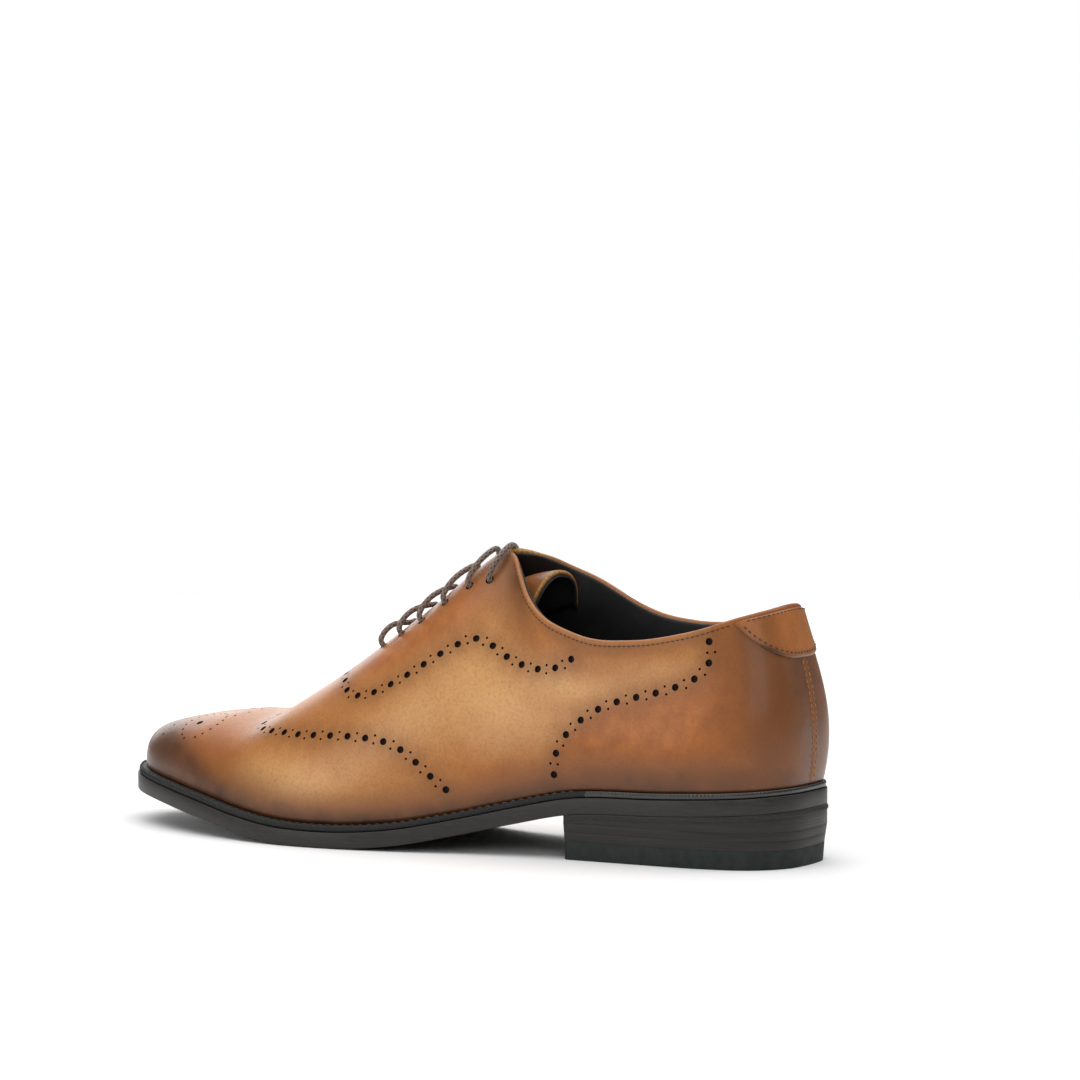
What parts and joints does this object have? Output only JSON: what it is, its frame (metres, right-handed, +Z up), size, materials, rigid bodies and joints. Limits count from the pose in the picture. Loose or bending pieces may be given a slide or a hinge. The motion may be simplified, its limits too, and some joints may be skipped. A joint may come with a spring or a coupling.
{
  "type": "leather oxford shoe",
  "caption": "Left leather oxford shoe with punched wingtip pattern, closed lacing, arched tongue, welted dark sole and stacked heel.",
  "frame": {"origin": "middle of the shoe's plan box at ground level, under the arch", "axes": "+Y towards the heel, -Y towards the toe, +X towards the outer side of the left foot, +Z up"},
  "size_m": [0.1041, 0.2948, 0.1136],
  "materials": {
    "upper_leather": "satin, burnished darker at toe, heel and edges",
    "lining_leather": "matte",
    "stiffener": "matte",
    "interlining": "matte",
    "tape": "matte",
    "eyelet_metal": "satin",
    "lace_cord": "waxed",
    "aglet_film": "gloss",
    "insole_leather": "matte",
    "cork": "matte",
    "shank_steel": "satin",
    "sole_leather": "matte, waxed edge",
    "stacked_leather": "satin, waxed edge",
    "heel_rubber": "matte",
    "nail_steel": "satin"
  },
  "bodies": {
    "shoe": {"upper": "upper_leather", "heel_tab": "upper_leather", "topline_tape": "tape", "toe_puff": "stiffener", "heel_counter": "stiffener", "interlining_lateral": "interlining", "interlining_medial": "interlining", "facing_stay_lateral": "interlining", "facing_stay_medial": "interlining", "vamp_lining": "lining_leather", "quarter_lining_lateral": "lining_leather", "quarter_lining_medial": "lining_leather", "blind_eyelets": "eyelet_metal", "lace": "lace_cord", "lace_end_rear": "lace_cord", "lace_end_front": "lace_cord", "aglet_rear": "aglet_film", "aglet_front": "aglet_film", "sock_liner": "lining_leather", "insole": "insole_leather", "cork_filler": "cork", "shank": "shank_steel", "welt": "sole_leather", "heel_rand": "sole_leather", "outsole": "sole_leather", "heel_seat_lift": "stacked_leather", "heel_lift_upper": "stacked_leather", "heel_lift_lower": "stacked_leather", "top_lift": "heel_rubber", "heel_nails": "nail_steel"},
    "tongue": {"tongue": "upper_leather", "tongue_lining": "lining_leather"}
  },
  "joints": [
    {"name": "tongue_hinge", "type": "hinge", "parent": "shoe", "child": "tongue", "pos_m": [0.0004, -0.0467, 0.0565], "axis": [1, 0, 0], "range_deg": [-12, 1.5]}
  ]
}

Challenge
Recopy the whole listing exactly.

Written reply
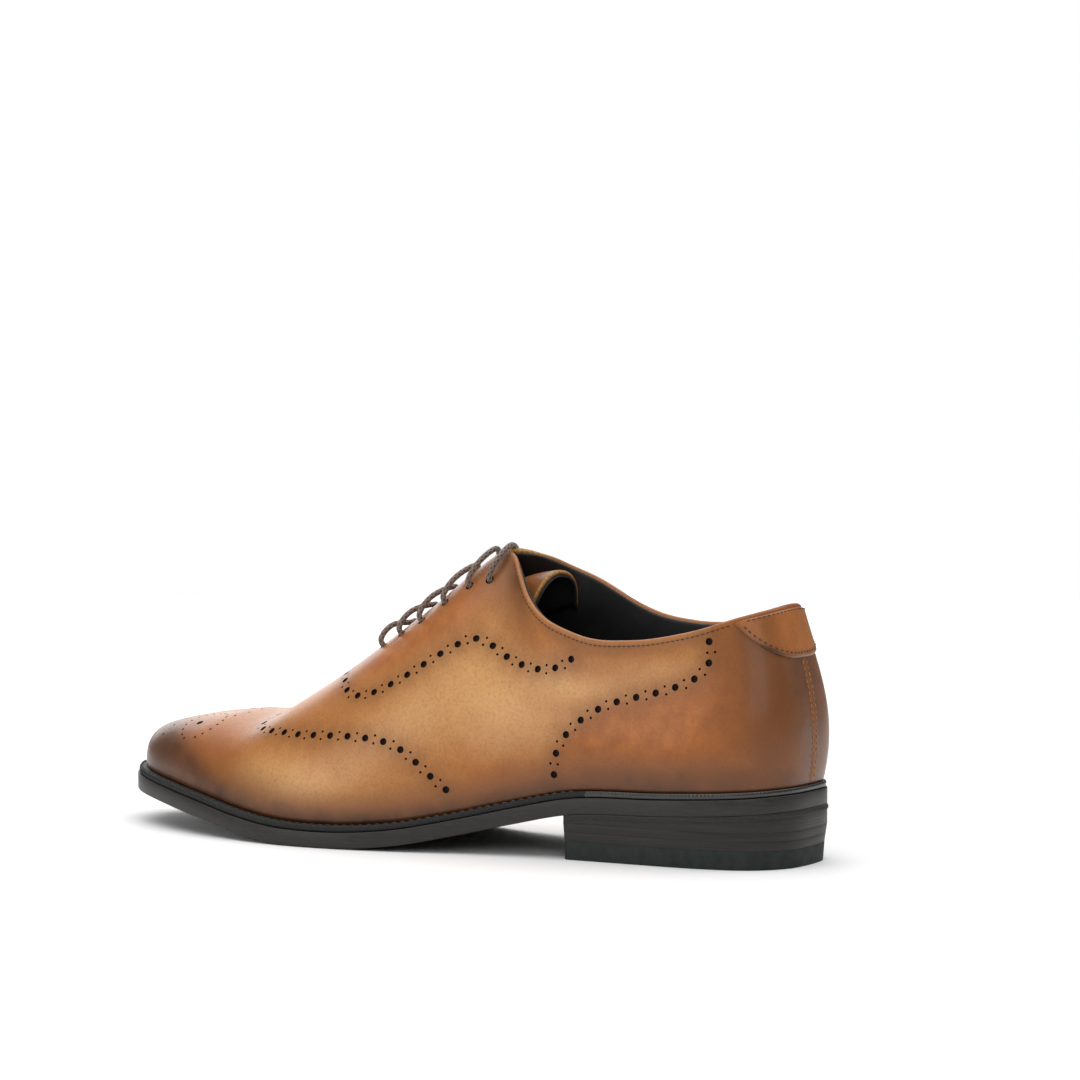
What parts and joints does this object have? Output only JSON: what it is, its frame (metres, right-handed, +Z up), size, materials, rigid bodies and joints. Limits count from the pose in the picture. Loose or bending pieces may be given a slide or a hinge. The motion may be simplified, its limits too, and some joints may be skipped. A joint may come with a spring or a coupling.
{
  "type": "leather oxford shoe",
  "caption": "Left leather oxford shoe with punched wingtip pattern, closed lacing, arched tongue, welted dark sole and stacked heel.",
  "frame": {"origin": "middle of the shoe's plan box at ground level, under the arch", "axes": "+Y towards the heel, -Y towards the toe, +X towards the outer side of the left foot, +Z up"},
  "size_m": [0.1041, 0.2948, 0.1136],
  "materials": {
    "upper_leather": "satin, burnished darker at toe, heel and edges",
    "lining_leather": "matte",
    "stiffener": "matte",
    "interlining": "matte",
    "tape": "matte",
    "eyelet_metal": "satin",
    "lace_cord": "waxed",
    "aglet_film": "gloss",
    "insole_leather": "matte",
    "cork": "matte",
    "shank_steel": "satin",
    "sole_leather": "matte, waxed edge",
    "stacked_leather": "satin, waxed edge",
    "heel_rubber": "matte",
    "nail_steel": "satin"
  },
  "bodies": {
    "shoe": {"upper": "upper_leather", "heel_tab": "upper_leather", "topline_tape": "tape", "toe_puff": "stiffener", "heel_counter": "stiffener", "interlining_lateral": "interlining", "interlining_medial": "interlining", "facing_stay_lateral": "interlining", "facing_stay_medial": "interlining", "vamp_lining": "lining_leather", "quarter_lining_lateral": "lining_leather", "quarter_lining_medial": "lining_leather", "blind_eyelets": "eyelet_metal", "lace": "lace_cord", "lace_end_rear": "lace_cord", "lace_end_front": "lace_cord", "aglet_rear": "aglet_film", "aglet_front": "aglet_film", "sock_liner": "lining_leather", "insole": "insole_leather", "cork_filler": "cork", "shank": "shank_steel", "welt": "sole_leather", "heel_rand": "sole_leather", "outsole": "sole_leather", "heel_seat_lift": "stacked_leather", "heel_lift_upper": "stacked_leather", "heel_lift_lower": "stacked_leather", "top_lift": "heel_rubber", "heel_nails": "nail_steel"},
    "tongue": {"tongue": "upper_leather", "tongue_lining": "lining_leather"}
  },
  "joints": [
    {"name": "tongue_hinge", "type": "hinge", "parent": "shoe", "child": "tongue", "pos_m": [0.0004, -0.0467, 0.0565], "axis": [1, 0, 0], "range_deg": [-12, 1.5]}
  ]
}